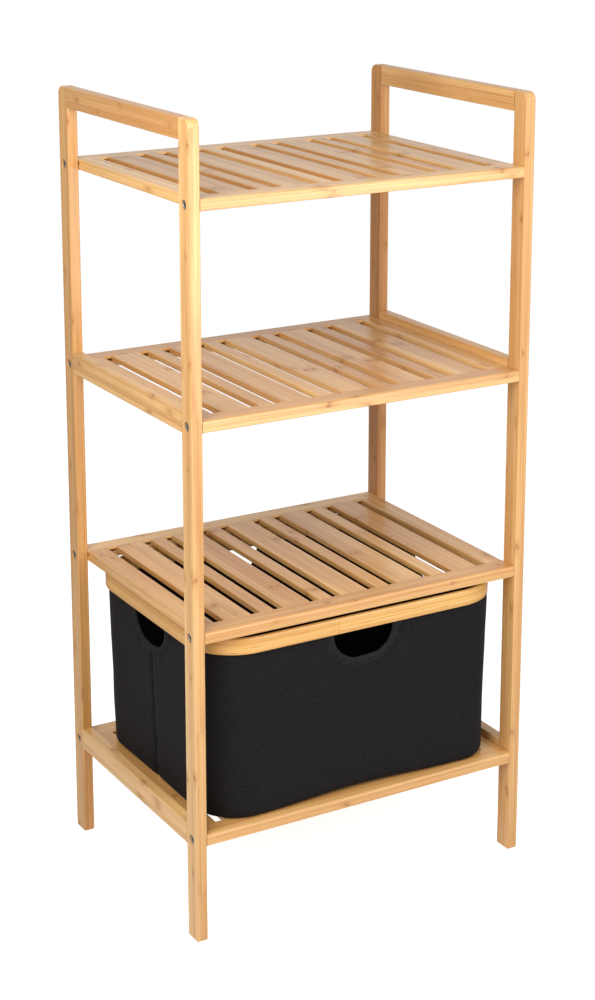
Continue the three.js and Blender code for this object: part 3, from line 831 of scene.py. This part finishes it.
def side_seam(place, height):
    """The sewn seam down a side wall: a narrow crease with one edge lapped over, drawn in at its foot."""
    lower = (1 - height_share(height)) ** 3
    wander = 0.5 * MM * math.sin(height * 70)
    line = place + wander
    crease = -SEAM_CREASE * bump_of(line, width=1.5 * MM)
    if line > 0:
        lapped = -SEAM_LAP * math.exp(-line / (7 * MM))
    else:
        lapped = SEAM_ROLL * math.exp(line / (8 * MM))
    gathers = math.sin(place * 700 + height * 160)
    pucker = SEAM_PUCKER * lower * bump_of(place, width=14 * MM) * gathers
    drawn_in = SEAM_DRAW * lower * bump_of(place, width=9 * MM)
    return crease + lapped + pucker - drawn_in


def cloth_relief(core, normal, wall, place, height):
    """How far the cloth stands out from its plain shape."""
    share = height_share(height)
    middle = math.sin(math.pi * share)
    spot = Vector((core.x + normal.x * CORNER_RADIUS, core.y + normal.y * CORNER_RADIUS, height))
    broad = noise.noise(spot * 9.0)
    drape = noise.noise(Vector((spot.x * 26, spot.y * 26, height * 7)))
    fine = noise.noise(spot * 34.0 + Vector((4, 1, 7)))
    relief = (BROAD_SWELL * broad + DRAPE * drape + FINE_DENTS * fine) * middle
    if wall is None:
        towards_middle = 2 * min(abs(normal.x), abs(normal.y)) / max(abs(normal.x), abs(normal.y), MM)
        fullness = RIGHT_CORNER_FULLNESS if normal.x > 0 else CORNER_FULLNESS * share
        return relief + fullness * min(1.0, towards_middle)
    relief += middle_share(wall, place) * (WALL_SWELL * middle - FOOT_TUCK * (1 - share) ** 2)
    from_hole = hole_distance(wall, place, height)
    from_hem = from_hole - HEM_WIDTH
    if wall in SIDE_WALLS:
        below_hem = min(max(from_hem / (2 * MM), 0.0), 1.0)
        relief += side_seam(place, height) * below_hem
    angle = math.atan2(RIM_BOTTOM - height, place)
    ripple = math.sin(angle * 19 + 4 * noise.noise(spot * 30))
    relief += HEM_RIPPLE * bump_of(from_hem - 3 * MM, width=6 * MM) * ripple
    relief -= HEM_CREASE * bump_of(from_hem - 1.2 * MM, width=1.6 * MM)
    return relief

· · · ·

> **GIVEN REQUEST**: Print all of the data exactly as it was given.

> **RESULT**:
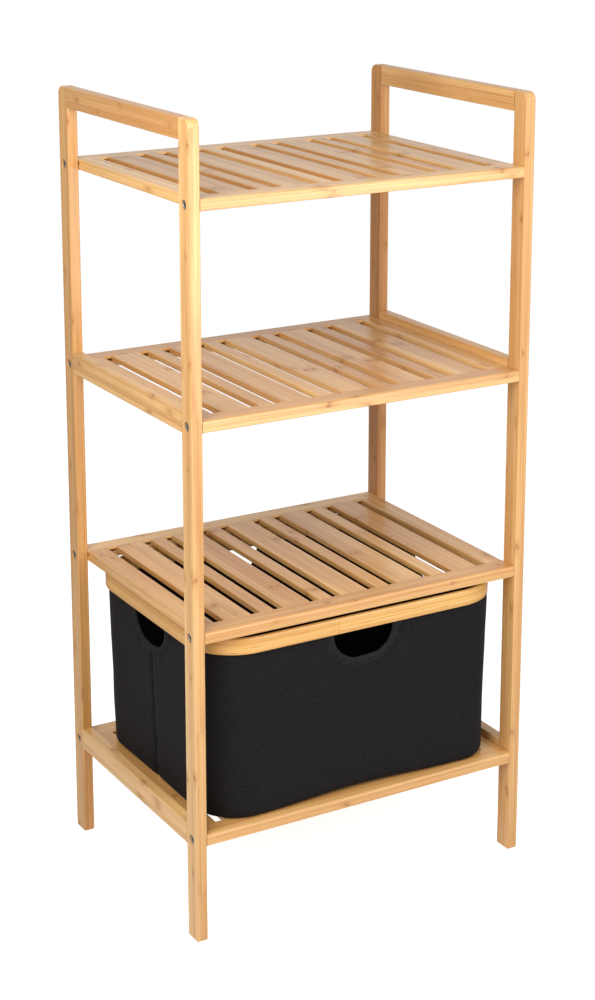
Continue the three.js and Blender code for this object: part 3, from line 831 of scene.py. This part finishes it.
def side_seam(place, height):
    """The sewn seam down a side wall: a narrow crease with one edge lapped over, drawn in at its foot."""
    lower = (1 - height_share(height)) ** 3
    wander = 0.5 * MM * math.sin(height * 70)
    line = place + wander
    crease = -SEAM_CREASE * bump_of(line, width=1.5 * MM)
    if line > 0:
        lapped = -SEAM_LAP * math.exp(-line / (7 * MM))
    else:
        lapped = SEAM_ROLL * math.exp(line / (8 * MM))
    gathers = math.sin(place * 700 + height * 160)
    pucker = SEAM_PUCKER * lower * bump_of(place, width=14 * MM) * gathers
    drawn_in = SEAM_DRAW * lower * bump_of(place, width=9 * MM)
    return crease + lapped + pucker - drawn_in


def cloth_relief(core, normal, wall, place, height):
    """How far the cloth stands out from its plain shape."""
    share = height_share(height)
    middle = math.sin(math.pi * share)
    spot = Vector((core.x + normal.x * CORNER_RADIUS, core.y + normal.y * CORNER_RADIUS, height))
    broad = noise.noise(spot * 9.0)
    drape = noise.noise(Vector((spot.x * 26, spot.y * 26, height * 7)))
    fine = noise.noise(spot * 34.0 + Vector((4, 1, 7)))
    relief = (BROAD_SWELL * broad + DRAPE * drape + FINE_DENTS * fine) * middle
    if wall is None:
        towards_middle = 2 * min(abs(normal.x), abs(normal.y)) / max(abs(normal.x), abs(normal.y), MM)
        fullness = RIGHT_CORNER_FULLNESS if normal.x > 0 else CORNER_FULLNESS * share
        return relief + fullness * min(1.0, towards_middle)
    relief += middle_share(wall, place) * (WALL_SWELL * middle - FOOT_TUCK * (1 - share) ** 2)
    from_hole = hole_distance(wall, place, height)
    from_hem = from_hole - HEM_WIDTH
    if wall in SIDE_WALLS:
        below_hem = min(max(from_hem / (2 * MM), 0.0), 1.0)
        relief += side_seam(place, height) * below_hem
    angle = math.atan2(RIM_BOTTOM - height, place)
    ripple = math.sin(angle * 19 + 4 * noise.noise(spot * 30))
    relief += HEM_RIPPLE * bump_of(from_hem - 3 * MM, width=6 * MM) * ripple
    relief -= HEM_CREASE * bump_of(from_hem - 1.2 * MM, width=1.6 * MM)
    return relief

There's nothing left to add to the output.